> _Problem to work on_
From the records below, transcribe only the lines running from the one with "zip(*points))), Vector(map(max, zip(*points)))" through the one with "# the mouth". Keep both of those end lines.
#### Task input ####
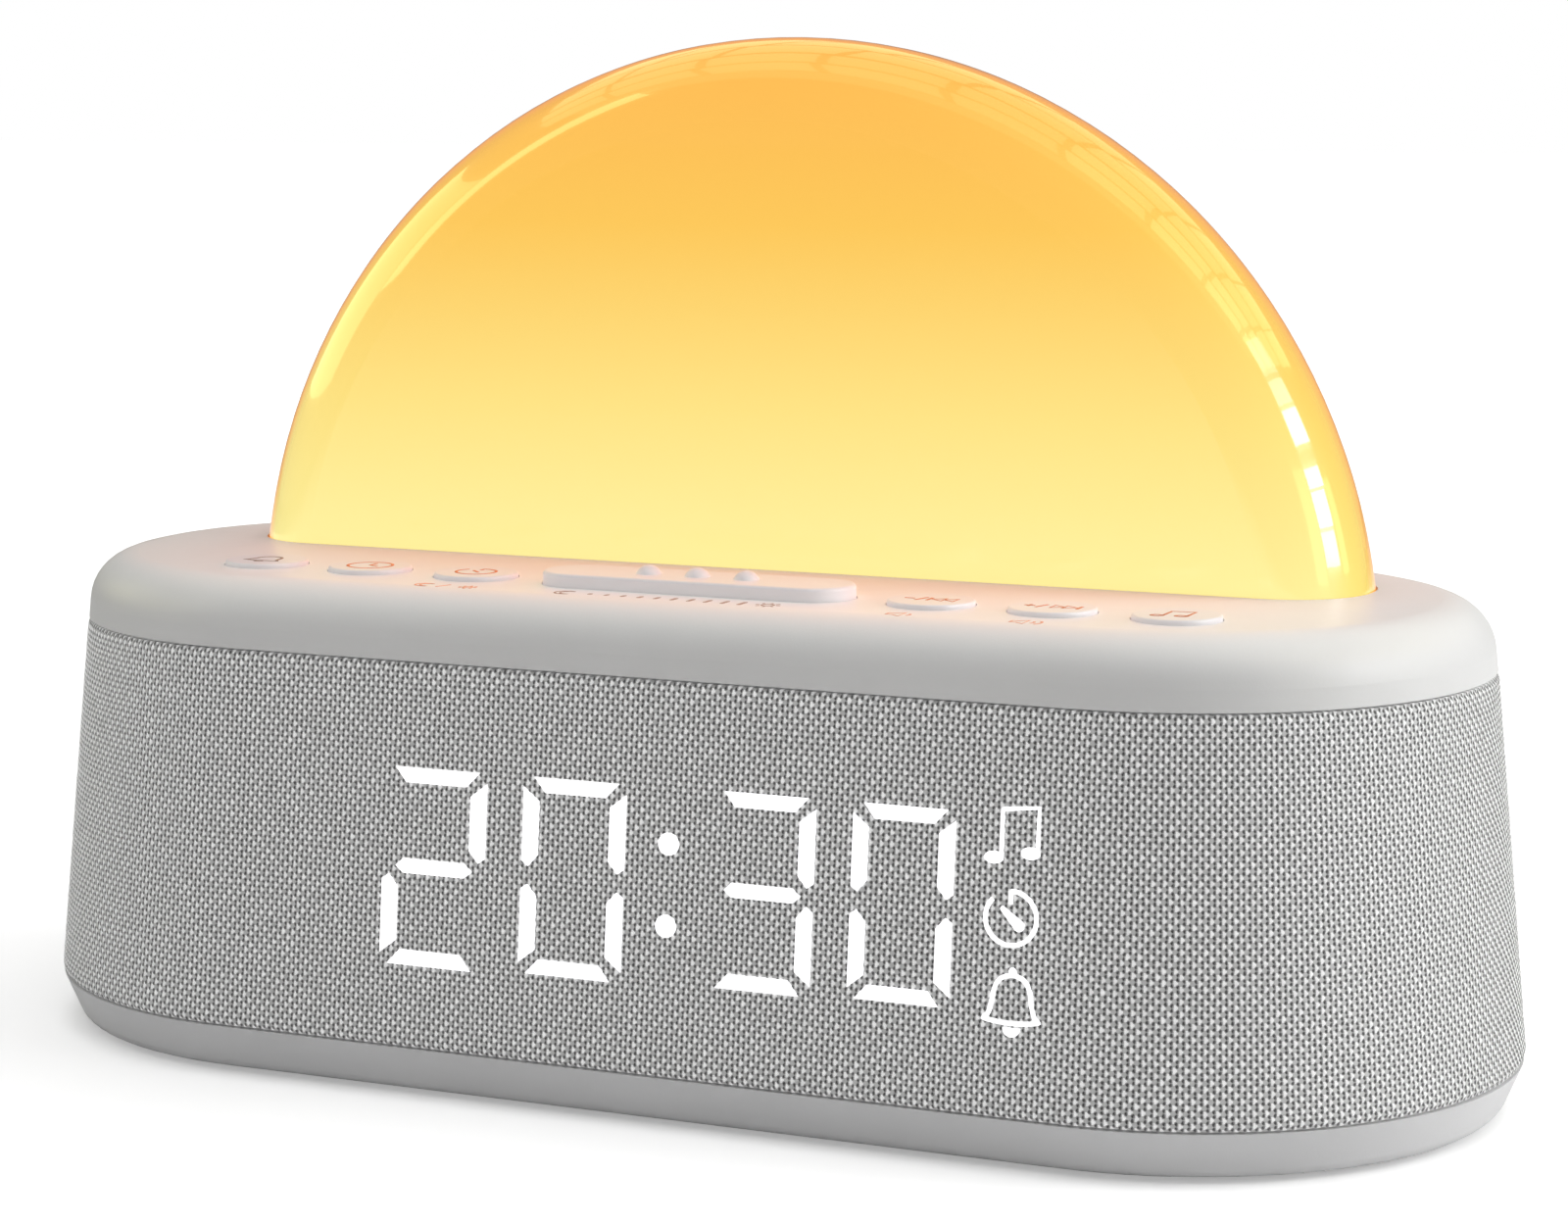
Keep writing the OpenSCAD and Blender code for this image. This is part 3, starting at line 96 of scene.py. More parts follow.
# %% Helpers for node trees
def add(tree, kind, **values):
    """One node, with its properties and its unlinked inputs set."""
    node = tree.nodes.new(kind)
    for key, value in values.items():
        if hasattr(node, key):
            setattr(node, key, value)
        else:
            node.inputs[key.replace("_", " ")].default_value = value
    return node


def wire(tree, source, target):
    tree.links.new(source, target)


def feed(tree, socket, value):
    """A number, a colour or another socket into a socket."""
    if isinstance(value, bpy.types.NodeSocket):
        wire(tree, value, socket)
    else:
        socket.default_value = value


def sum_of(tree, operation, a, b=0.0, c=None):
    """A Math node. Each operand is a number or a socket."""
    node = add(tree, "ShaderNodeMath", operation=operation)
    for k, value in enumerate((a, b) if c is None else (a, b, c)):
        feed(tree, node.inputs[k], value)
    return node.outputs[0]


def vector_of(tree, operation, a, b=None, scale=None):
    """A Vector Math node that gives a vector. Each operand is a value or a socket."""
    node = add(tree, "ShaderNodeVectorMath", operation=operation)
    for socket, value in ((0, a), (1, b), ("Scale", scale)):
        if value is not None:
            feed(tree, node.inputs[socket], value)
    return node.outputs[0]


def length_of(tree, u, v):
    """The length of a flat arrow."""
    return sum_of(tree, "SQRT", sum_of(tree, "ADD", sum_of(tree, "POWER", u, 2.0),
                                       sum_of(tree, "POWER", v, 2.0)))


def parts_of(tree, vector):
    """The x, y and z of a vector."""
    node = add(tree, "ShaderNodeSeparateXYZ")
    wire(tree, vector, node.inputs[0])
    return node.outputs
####
#### Task input ####
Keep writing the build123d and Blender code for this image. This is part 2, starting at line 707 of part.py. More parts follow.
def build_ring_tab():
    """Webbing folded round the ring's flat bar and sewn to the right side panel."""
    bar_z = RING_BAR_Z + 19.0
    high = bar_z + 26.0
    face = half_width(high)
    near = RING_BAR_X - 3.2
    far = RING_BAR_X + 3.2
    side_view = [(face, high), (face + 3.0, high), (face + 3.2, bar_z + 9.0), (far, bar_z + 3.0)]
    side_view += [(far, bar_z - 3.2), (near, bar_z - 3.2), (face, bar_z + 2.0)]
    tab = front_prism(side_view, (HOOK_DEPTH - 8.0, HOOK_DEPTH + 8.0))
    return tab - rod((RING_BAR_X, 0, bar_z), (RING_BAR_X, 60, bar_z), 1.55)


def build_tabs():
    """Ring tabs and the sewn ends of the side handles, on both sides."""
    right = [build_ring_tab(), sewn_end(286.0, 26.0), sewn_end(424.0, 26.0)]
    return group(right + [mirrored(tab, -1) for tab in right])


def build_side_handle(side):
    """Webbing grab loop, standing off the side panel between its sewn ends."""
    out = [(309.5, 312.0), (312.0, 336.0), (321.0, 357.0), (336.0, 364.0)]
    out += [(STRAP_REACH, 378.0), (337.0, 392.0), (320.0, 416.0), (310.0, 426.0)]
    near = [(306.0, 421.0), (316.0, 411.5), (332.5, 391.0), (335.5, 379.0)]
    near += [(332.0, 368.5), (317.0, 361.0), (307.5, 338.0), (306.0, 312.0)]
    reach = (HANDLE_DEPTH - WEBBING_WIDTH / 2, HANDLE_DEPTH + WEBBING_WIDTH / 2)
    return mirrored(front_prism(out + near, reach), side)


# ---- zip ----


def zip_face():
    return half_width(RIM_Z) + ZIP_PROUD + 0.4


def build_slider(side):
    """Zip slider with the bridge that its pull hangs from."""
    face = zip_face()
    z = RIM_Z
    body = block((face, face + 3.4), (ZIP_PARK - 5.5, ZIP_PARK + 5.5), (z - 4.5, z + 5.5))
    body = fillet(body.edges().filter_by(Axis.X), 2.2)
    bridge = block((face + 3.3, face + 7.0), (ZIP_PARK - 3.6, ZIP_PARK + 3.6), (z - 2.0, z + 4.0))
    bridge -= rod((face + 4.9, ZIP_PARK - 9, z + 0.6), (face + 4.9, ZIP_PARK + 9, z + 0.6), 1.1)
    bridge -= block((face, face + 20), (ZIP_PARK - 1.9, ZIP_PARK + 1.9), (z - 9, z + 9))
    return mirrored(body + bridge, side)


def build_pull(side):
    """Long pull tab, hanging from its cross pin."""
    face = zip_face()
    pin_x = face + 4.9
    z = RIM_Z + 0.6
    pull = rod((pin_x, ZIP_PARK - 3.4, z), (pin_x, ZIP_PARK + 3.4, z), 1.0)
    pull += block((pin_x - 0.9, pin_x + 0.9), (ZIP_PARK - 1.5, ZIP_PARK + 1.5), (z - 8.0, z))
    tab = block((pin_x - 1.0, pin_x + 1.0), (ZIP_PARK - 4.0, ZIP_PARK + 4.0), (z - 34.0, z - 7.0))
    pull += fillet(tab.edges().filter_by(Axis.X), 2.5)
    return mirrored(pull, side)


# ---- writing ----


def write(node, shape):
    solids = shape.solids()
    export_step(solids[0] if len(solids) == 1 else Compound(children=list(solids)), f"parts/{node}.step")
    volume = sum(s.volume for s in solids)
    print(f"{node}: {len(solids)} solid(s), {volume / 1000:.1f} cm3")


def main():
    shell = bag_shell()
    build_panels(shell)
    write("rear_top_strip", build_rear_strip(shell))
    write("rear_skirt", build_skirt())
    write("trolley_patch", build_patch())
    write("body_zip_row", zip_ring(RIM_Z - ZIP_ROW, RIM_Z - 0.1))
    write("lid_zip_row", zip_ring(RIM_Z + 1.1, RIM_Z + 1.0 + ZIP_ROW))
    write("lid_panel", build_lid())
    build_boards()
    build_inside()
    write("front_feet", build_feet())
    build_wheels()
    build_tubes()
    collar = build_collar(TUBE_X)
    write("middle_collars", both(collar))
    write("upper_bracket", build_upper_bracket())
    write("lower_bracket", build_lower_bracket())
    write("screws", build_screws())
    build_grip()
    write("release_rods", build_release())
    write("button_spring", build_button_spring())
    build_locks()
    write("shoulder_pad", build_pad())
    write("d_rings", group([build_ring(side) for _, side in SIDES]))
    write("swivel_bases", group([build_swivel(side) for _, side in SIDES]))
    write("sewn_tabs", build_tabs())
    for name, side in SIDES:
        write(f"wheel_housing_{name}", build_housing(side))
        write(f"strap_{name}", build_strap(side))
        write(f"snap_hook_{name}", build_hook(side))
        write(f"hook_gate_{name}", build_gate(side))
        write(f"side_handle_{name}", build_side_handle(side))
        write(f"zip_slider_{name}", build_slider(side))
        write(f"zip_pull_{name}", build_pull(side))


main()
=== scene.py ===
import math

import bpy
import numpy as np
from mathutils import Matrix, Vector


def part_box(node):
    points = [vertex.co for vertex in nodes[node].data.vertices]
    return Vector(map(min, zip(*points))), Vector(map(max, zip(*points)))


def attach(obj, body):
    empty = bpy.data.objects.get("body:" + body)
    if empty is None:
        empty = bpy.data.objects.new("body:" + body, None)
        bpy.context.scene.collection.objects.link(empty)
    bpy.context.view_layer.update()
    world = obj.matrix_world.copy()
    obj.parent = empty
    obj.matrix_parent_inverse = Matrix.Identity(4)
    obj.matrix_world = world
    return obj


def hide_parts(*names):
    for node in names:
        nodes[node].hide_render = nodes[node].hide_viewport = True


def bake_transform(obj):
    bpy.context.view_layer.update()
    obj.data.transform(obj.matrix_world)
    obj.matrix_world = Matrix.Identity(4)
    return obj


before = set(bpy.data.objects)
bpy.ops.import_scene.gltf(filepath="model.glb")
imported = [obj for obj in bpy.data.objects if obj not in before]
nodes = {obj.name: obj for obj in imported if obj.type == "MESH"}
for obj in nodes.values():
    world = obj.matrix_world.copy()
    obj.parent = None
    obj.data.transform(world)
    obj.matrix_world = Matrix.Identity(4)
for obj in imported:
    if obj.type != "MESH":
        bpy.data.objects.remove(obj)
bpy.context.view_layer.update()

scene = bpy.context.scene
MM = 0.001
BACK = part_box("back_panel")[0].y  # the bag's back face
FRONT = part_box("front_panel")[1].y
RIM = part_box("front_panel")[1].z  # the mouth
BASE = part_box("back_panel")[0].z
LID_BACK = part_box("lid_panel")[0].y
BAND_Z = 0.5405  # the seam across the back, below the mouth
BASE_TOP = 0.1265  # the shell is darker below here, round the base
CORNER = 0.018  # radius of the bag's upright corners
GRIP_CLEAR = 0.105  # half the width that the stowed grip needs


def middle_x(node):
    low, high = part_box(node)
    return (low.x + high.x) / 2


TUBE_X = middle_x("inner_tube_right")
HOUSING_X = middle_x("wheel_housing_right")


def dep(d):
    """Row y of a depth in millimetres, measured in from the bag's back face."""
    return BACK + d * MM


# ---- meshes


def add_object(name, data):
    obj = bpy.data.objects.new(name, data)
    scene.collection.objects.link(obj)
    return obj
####
> _Written answer_
    return Vector(map(min, zip(*points))), Vector(map(max, zip(*points)))


def attach(obj, body):
    empty = bpy.data.objects.get("body:" + body)
    if empty is None:
        empty = bpy.data.objects.new("body:" + body, None)
        bpy.context.scene.collection.objects.link(empty)
    bpy.context.view_layer.update()
    world = obj.matrix_world.copy()
    obj.parent = empty
    obj.matrix_parent_inverse = Matrix.Identity(4)
    obj.matrix_world = world
    return obj


def hide_parts(*names):
    for node in names:
        nodes[node].hide_render = nodes[node].hide_viewport = True


def bake_transform(obj):
    bpy.context.view_layer.update()
    obj.data.transform(obj.matrix_world)
    obj.matrix_world = Matrix.Identity(4)
    return obj


before = set(bpy.data.objects)
bpy.ops.import_scene.gltf(filepath="model.glb")
imported = [obj for obj in bpy.data.objects if obj not in before]
nodes = {obj.name: obj for obj in imported if obj.type == "MESH"}
for obj in nodes.values():
    world = obj.matrix_world.copy()
    obj.parent = None
    obj.data.transform(world)
    obj.matrix_world = Matrix.Identity(4)
for obj in imported:
    if obj.type != "MESH":
        bpy.data.objects.remove(obj)
bpy.context.view_layer.update()

scene = bpy.context.scene
MM = 0.001
BACK = part_box("back_panel")[0].y  # the bag's back face
FRONT = part_box("front_panel")[1].y
RIM = part_box("front_panel")[1].z  # the mouth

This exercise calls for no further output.